After looking at this further, it seems like the T that is intended to be stored in the Normal-Wishart object here is the inverse scale matrix for the Wishart, rather than the scale matrix itself (at least judging by the implementation of the pdf and posterior functions). In this case, the existing posterior update and pdf calculation for the scale matrix should be retained, and they are correct as is. However, T should be inverted before passing it to the Wishart in the rand function. (Also, this should probably be better documented, as it is not the standard parametrization of the Normal-Wishart)
Great! This is the original implementation: https://github.com/JuliaStats/Distributions.jl/pull/140/files Maybe @nfoti remembers
I believe I updated the PR to reflect the inverse scale matrix parametrization. It would be good to have someone look it over though to make sure I didn't miss anything. I believe what I have now is the same as the original formulation before my pull request, except for a change to the rand function.
After checking again, the pdf function actually did need to be changed for this parametrization. I also fixed a syntax error in logpdf, and commented out a line which called the "isapproxsymmetric" function, which is not a function that appears to exist as far as I can tell.
Apologies for making so many commits. I have now gone through and thoroughly tested this and am confident it is now right.

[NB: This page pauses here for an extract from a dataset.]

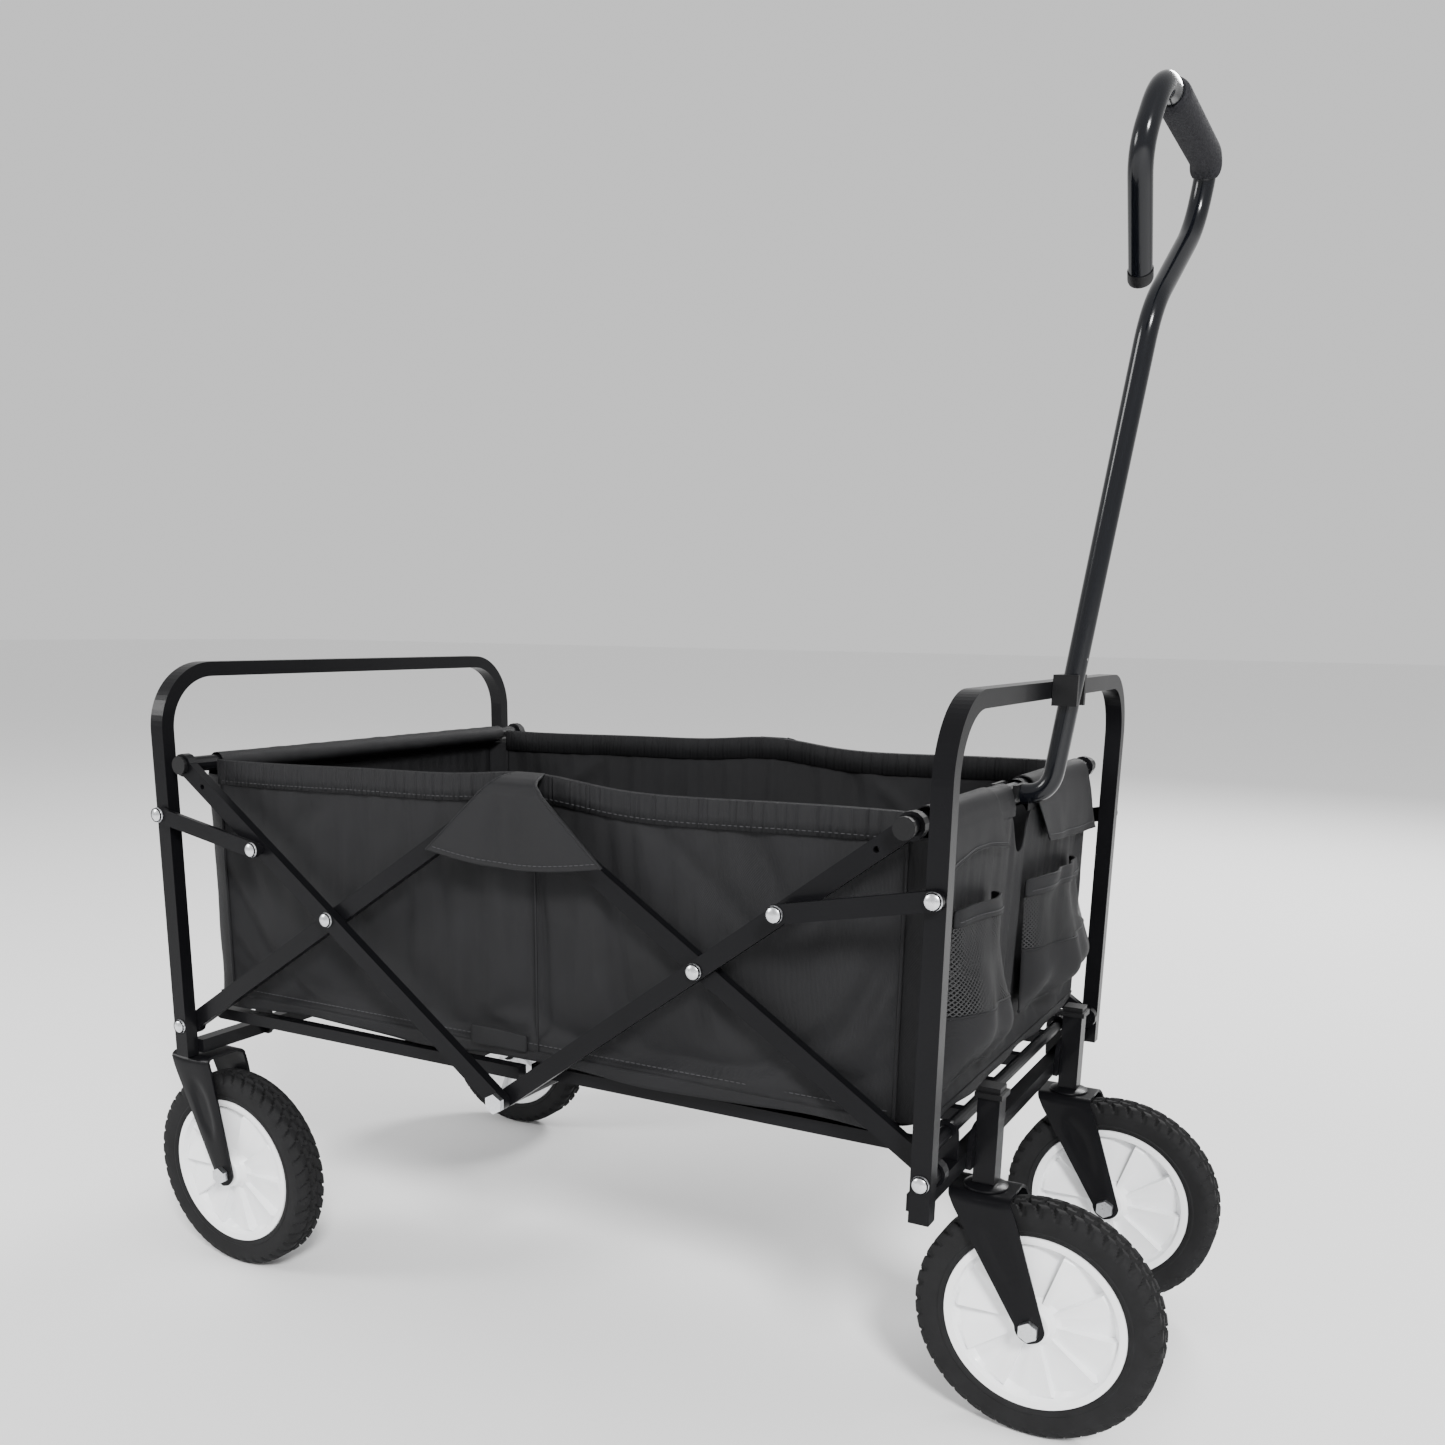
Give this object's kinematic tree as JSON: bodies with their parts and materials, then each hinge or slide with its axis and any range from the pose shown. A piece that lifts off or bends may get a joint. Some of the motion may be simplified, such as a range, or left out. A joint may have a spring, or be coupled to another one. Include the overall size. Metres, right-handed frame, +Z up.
{
  "type": "wagon with pull handle",
  "caption": "Folding utility wagon: a fabric tub hangs from crossed side arms between two tall end frames, on wheels, with an upright pull handle at its front.",
  "frame": {"origin": "on the ground, below the middle of the bounding box", "axes": "+X forward, towards the pull handle; +Y to the left of the wagon; +Z up"},
  "size_m": [0.8784, 0.4904, 0.897],
  "materials": {
    "black_steel": "semi-gloss powder coat",
    "gloss_black_steel": "glossy paint",
    "zinc": "bright zinc plate",
    "black_plastic": "fine matt moulding",
    "white_plastic": "satin moulding",
    "tyre_rubber": "matt rubber",
    "foam": "closed-cell foam",
    "fabric": "woven polyester",
    "floor_board": "stiff board in woven cover"
  },
  "bodies": {
    "rear_end": {"rear_frame": "black_steel", "rear_lower_crossbar": "black_steel", "rear_left_fork": "black_steel", "rear_left_axle_bolt": "zinc", "rear_right_fork": "black_steel", "rear_right_axle_bolt": "zinc", "tub_left_side": "fabric", "tub_right_side": "fabric", "tub_rear_end": "fabric"},
    "rear_leg_arms": {"rear_left_leg_arm": "black_steel", "rear_right_leg_arm": "black_steel"},
    "rear_rail_arms": {"rear_left_rail_arm": "black_steel", "rear_right_rail_arm": "black_steel", "rear_top_tube": "black_steel", "rear_left_tube_cap": "black_plastic", "rear_right_tube_cap": "black_plastic"},
    "front_rail_arms": {"front_left_rail_arm": "black_steel", "front_right_rail_arm": "black_steel", "front_top_tube": "black_steel", "front_left_tube_cap": "black_plastic", "front_right_tube_cap": "black_plastic", "left_middle_bolt": "zinc", "right_middle_bolt": "zinc", "middle_tube": "black_steel"},
    "front_leg_arms": {"front_left_leg_arm": "black_steel", "front_right_leg_arm": "black_steel"},
    "front_end": {"front_frame": "black_steel", "front_lower_crossbar": "black_steel", "left_caster_stem": "black_steel", "right_caster_stem": "black_steel", "left_stem_cap": "black_plastic", "right_stem_cap": "black_plastic", "handle_clip": "black_plastic", "tub_front_end": "fabric"},
    "rear_stays": {"rear_left_stay": "black_steel", "rear_right_stay": "black_steel"},
    "front_stays": {"front_left_stay": "black_steel", "front_right_stay": "black_steel"},
    "rear_floor": {"rear_floor_frame": "black_steel", "rear_floor_board": "floor_board"},
    "front_floor": {"front_floor_frame": "black_steel", "front_floor_board": "floor_board"},
    "handle": {"handle_tube": "gloss_black_steel", "handle_grip": "foam", "handle_saddle": "black_plastic"},
    "left_caster": {"front_left_fork": "black_steel", "front_left_axle_bolt": "zinc"},
    "rear_left_wheel": {"rear_left_rim": "white_plastic", "rear_left_tyre": "tyre_rubber"},
    "front_left_wheel": {"front_left_rim": "white_plastic", "front_left_tyre": "tyre_rubber"},
    "right_caster": {"front_right_fork": "black_steel", "front_right_axle_bolt": "zinc"},
    "rear_right_wheel": {"rear_right_rim": "white_plastic", "rear_right_tyre": "tyre_rubber"},
    "front_right_wheel": {"front_right_rim": "white_plastic", "front_right_tyre": "tyre_rubber"}
  },
  "joints": [
    {"name": "fold", "type": "hinge", "parent": "rear_end", "child": "rear_leg_arms", "pos_m": [-0.38375, 0, 0.2225], "axis": [0, -1, 0], "range_deg": [0, 43.62], "deforming": ["tub_left_side", "tub_right_side", "tub_front_end", "tub_rear_end"]},
    {"name": "rear_cross", "type": "hinge", "parent": "rear_leg_arms", "child": "rear_rail_arms", "pos_m": [-0.20875, 0, 0.33736], "axis": [0, -1, 0], "range_deg": [-88.75, 0]},
    {"name": "middle", "type": "hinge", "parent": "rear_rail_arms", "child": "front_rail_arms", "pos_m": [-0.04375, 0, 0.214], "axis": [0, -1, 0], "range_deg": [0, 85.24]},
    {"name": "front_cross", "type": "hinge", "parent": "front_rail_arms", "child": "front_leg_arms", "pos_m": [0.12125, 0, 0.33736], "axis": [0, -1, 0], "range_deg": [-88.75, 0]},
    {"name": "front_leg_pivot", "type": "hinge", "parent": "front_leg_arms", "child": "front_end", "pos_m": [0.29625, 0, 0.2225], "axis": [0, -1, 0], "range_deg": [0, 43.63]},
    {"name": "rear_stay_swing", "type": "hinge", "parent": "rear_end", "child": "rear_stays", "pos_m": [-0.38375, 0, 0.409], "axis": [0, -1, 0], "range_deg": [0, 81.75]},
    {"name": "front_stay_swing", "type": "hinge", "parent": "front_end", "child": "front_stays", "pos_m": [0.29625, 0, 0.409], "axis": [0, -1, 0], "range_deg": [-81.75, 0]},
    {"name": "rear_floor_swing", "type": "hinge", "parent": "rear_end", "child": "rear_floor", "pos_m": [-0.37175, 0, 0.228], "axis": [0, -1, 0], "range_deg": [0, 78.53]},
    {"name": "front_floor_swing", "type": "hinge", "parent": "front_end", "child": "front_floor", "pos_m": [0.28425, 0, 0.228], "axis": [0, -1, 0], "range_deg": [-78.53, 0]},
    {"name": "handle_swing", "type": "hinge", "parent": "front_end", "child": "handle", "pos_m": [0.27325, -0.013, 0.451], "axis": [0, 1, 0], "range_deg": [0, 115]},
    {"name": "left_caster_swivel", "type": "hinge", "parent": "front_end", "child": "left_caster", "pos_m": [0.30625, 0.12, 0.185], "axis": [0, 0, 1], "continuous": true},
    {"name": "front_left_spin", "type": "hinge", "parent": "left_caster", "child": "front_left_wheel", "pos_m": [0.35025, 0.12, 0.089], "axis": [0, 1, 0], "continuous": true},
    {"name": "rear_left_spin", "type": "hinge", "parent": "rear_end", "child": "rear_left_wheel", "pos_m": [-0.35025, 0.21, 0.089], "axis": [0, 1, 0], "continuous": true},
    {"name": "right_caster_swivel", "type": "hinge", "parent": "front_end", "child": "right_caster", "pos_m": [0.30625, -0.12, 0.185], "axis": [0, 0, 1], "continuous": true},
    {"name": "front_right_spin", "type": "hinge", "parent": "right_caster", "child": "front_right_wheel", "pos_m": [0.35025, -0.12, 0.089], "axis": [0, 1, 0], "continuous": true},
    {"name": "rear_right_spin", "type": "hinge", "parent": "rear_end", "child": "rear_right_wheel", "pos_m": [-0.35025, -0.21, 0.089], "axis": [0, 1, 0], "continuous": true}
  ],
  "couplings": [
    {"joint": "rear_cross", "follows": "fold", "ratio": -2.0343},
    {"joint": "middle", "follows": "fold", "ratio": 1.954},
    {"joint": "front_cross", "follows": "fold", "ratio": -2.0343},
    {"joint": "front_leg_pivot", "follows": "fold", "ratio": 1},
    {"joint": "rear_stay_swing", "follows": "fold", "ratio": 1.874},
    {"joint": "front_stay_swing", "follows": "fold", "ratio": -1.874},
    {"joint": "rear_floor_swing", "follows": "fold", "ratio": 1.8},
    {"joint": "front_floor_swing", "follows": "fold", "ratio": -1.8}
  ]
}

Don't worry. Can we cook up a test which shows that this is right and the version on master is wrong?
I am working on writing something up, I will hopefully post it later today.

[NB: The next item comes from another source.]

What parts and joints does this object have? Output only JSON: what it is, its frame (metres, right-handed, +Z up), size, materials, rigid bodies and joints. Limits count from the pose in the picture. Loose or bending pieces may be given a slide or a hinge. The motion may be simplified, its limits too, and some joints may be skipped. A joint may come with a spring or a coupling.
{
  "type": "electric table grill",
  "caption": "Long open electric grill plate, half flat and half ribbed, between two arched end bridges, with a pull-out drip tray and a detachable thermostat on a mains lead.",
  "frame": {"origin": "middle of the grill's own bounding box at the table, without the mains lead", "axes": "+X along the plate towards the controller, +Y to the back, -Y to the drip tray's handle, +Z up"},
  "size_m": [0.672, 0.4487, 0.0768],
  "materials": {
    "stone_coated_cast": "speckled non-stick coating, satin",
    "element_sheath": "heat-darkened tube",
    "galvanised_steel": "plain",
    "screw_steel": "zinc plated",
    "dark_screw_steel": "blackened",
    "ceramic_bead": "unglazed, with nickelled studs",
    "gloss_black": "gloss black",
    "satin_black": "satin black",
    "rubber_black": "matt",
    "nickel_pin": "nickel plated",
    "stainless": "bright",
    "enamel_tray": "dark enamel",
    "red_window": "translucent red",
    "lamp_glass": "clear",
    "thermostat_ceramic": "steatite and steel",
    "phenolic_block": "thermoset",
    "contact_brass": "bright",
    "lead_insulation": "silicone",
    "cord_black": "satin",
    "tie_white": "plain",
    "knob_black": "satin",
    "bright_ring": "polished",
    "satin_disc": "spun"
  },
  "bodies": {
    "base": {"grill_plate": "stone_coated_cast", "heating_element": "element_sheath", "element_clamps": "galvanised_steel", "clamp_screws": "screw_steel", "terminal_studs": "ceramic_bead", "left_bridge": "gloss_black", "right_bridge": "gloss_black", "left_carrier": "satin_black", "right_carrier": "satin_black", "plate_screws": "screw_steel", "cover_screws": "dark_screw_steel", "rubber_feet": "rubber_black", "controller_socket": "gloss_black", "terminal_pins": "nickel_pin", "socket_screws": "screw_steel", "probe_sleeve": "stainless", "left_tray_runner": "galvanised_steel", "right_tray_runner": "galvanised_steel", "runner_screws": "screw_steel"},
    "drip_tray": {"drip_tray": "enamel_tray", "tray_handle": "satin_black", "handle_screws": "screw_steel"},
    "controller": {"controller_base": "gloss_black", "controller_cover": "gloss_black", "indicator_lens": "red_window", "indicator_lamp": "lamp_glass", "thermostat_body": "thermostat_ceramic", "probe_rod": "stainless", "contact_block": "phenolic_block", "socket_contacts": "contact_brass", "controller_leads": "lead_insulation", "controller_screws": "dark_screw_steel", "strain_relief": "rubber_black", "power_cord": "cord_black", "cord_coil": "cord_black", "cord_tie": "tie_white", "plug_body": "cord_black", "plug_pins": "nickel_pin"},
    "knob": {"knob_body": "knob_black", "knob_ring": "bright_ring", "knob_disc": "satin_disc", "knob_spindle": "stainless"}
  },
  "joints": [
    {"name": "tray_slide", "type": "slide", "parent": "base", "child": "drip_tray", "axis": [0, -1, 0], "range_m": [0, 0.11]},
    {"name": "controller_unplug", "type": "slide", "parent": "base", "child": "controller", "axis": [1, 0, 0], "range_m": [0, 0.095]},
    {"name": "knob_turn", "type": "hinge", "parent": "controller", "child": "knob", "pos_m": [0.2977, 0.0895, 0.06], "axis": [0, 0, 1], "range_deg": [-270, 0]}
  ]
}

One suggestion would be to use in test that the one-dimensional case falls back to the InverseGamma/Gamma distribution, so they should give corresponding results.
Thanks for looking at this! I agree that this parametrization is very weird. Might also be worth adding a docstring so that' the parametrization is documented in the help file at least.
To be honest I am still not entirely sure how best to approach the problem of how to parametrize this - but no matter how we decide it is best to do it, the current implementation needs to be fixed. I apologize for not getting back to you on the testing issue, I have been very busy recently so haven't had time to look at it.
I agree that the parametrization can be fixed later, but tests are critical before we merge. Even something as simple as calling the functions on a few values would have caught many of these bugs... Thanks for your work on this!
Also, i'm looking the Normal-Inverse-Wishart and seeing a lot of the same problems (with the old function names, checking for symmetry, etc.). Would you be willing to fix those as well? If not let's merge this after adding some minimal tests (at a minimum just to make sure this code can be executed without errors)
ah I found the source of that function (as well as another one that's used by NIW):
https://github.com/JuliaStats/Distributions.jl/blob/2fc223f72a2df4934c47e5701b9afc8119e0448f/src/utils.jl#L117-L137
I'll try to get to this today and look over everything again. Sorry I've been dragging my heels, I've just been caught up in other work.
No worries! I'm in the same boat :)
@krylea I have a bit of time to work on this now actually; is it okay if I push more commits to this PR?
Go for it!
After taking another look, I believe the alternate parameterization we were considering here is actually the parameterization for the Normal INVERSE Wishart. I returned to the original parameterization, and added the inversions that were missing in the base code.
What is the status here?
ping @krylea
@johnczito Would this fall into your area of expertise, be interesting for you?
Sure. I guess the first thing that comes to mind is that NormalWishart should have a field W that simply stores Wishart(nu, inv(Tchol)). Also, why shouldn't logpdf just be something like this?
function logpdf(nw::NormalWishart, x::Vector{T}, Lam::Matrix{T}) where T<:Real
Lsym = PDMat(Symmetric(inv(Lam) ./ nw.kappa))
logpdf(Wishart(nw.nu, inv(nw.Tchol)), Lam) + logpdf(MvNormal(nw.mu, Lsym), x)
end
^ That at least suggests a unit test you'd want to implement, in addition to comparing against the NormalGamma.